‘Justice’ is one of the most popular courses in Harvard’s history. Professor Michael Sandel hosts a series of talks that discuss various ethical and moral challenges where our views about right and wrong will often blur depending on the circumstances.
PART ONE: FREE TO CHOOSE
Sandel introduces the libertarian concept of individual rights, according to which only a minimal state is justified. Libertarians argue that government shouldn’t have the power to enact laws that 1) protect people from themselves, such as seat-belt laws, 2) impose some people’s moral values on society as a whole, or 3) redistribute income from the rich to the poor.
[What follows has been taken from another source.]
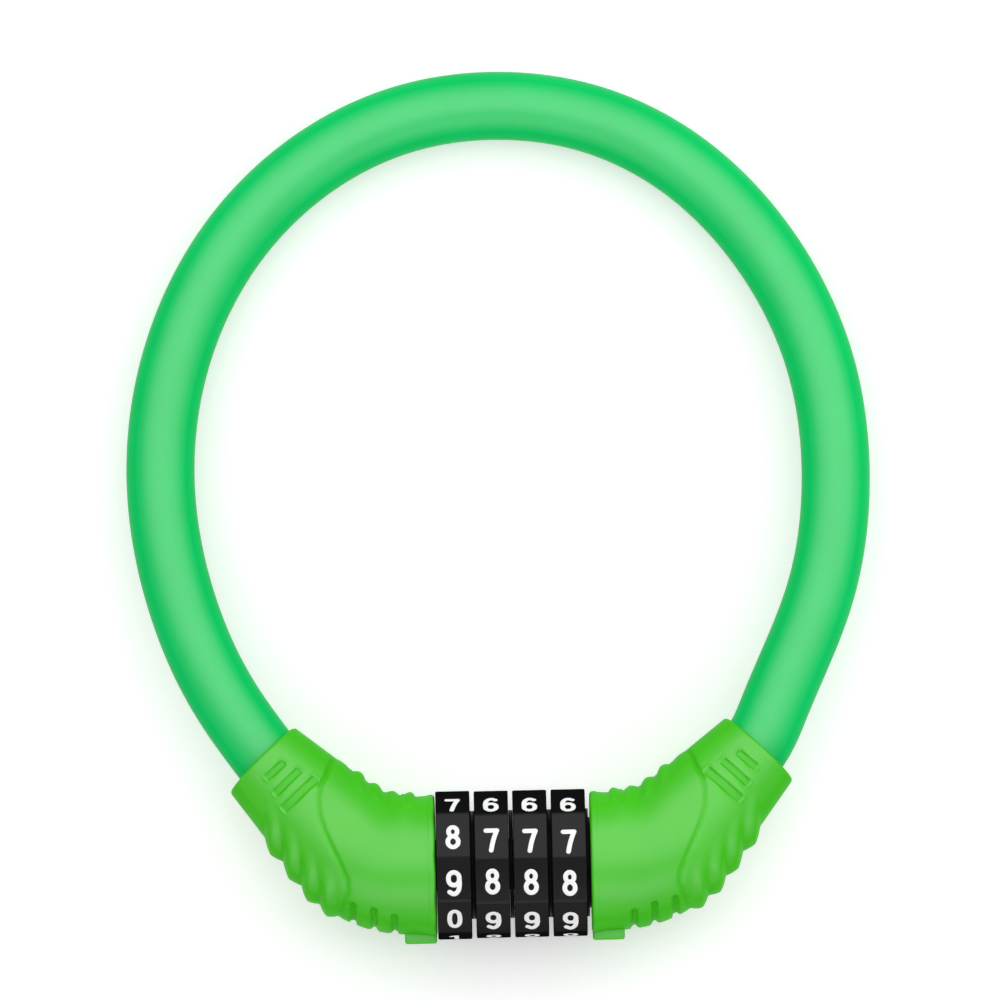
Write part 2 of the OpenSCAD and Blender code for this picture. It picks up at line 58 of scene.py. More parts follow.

Sandel explains the libertarian notion that redistributive taxation is akin to forced labor with references to Bill Gates and Michael Jordan.
PART TWO: WHO OWNS ME?
Libertarian philosopher Robert Nozick makes the case that taxing the wealthy—to pay for housing, health care, and education for the poor—is a form of coercion. Students first discuss the arguments behind redistributive taxation. Don’t most poor people need the social services they receive in order to survive? If you live in a society that has a system of progressive taxation, arent you obligated to pay your taxes? Don’t many rich people often acquire their wealth through sheer luck or family fortune? A group of students dubbed Team Libertarian volunteers to defend the libertarian philosophy against these objections.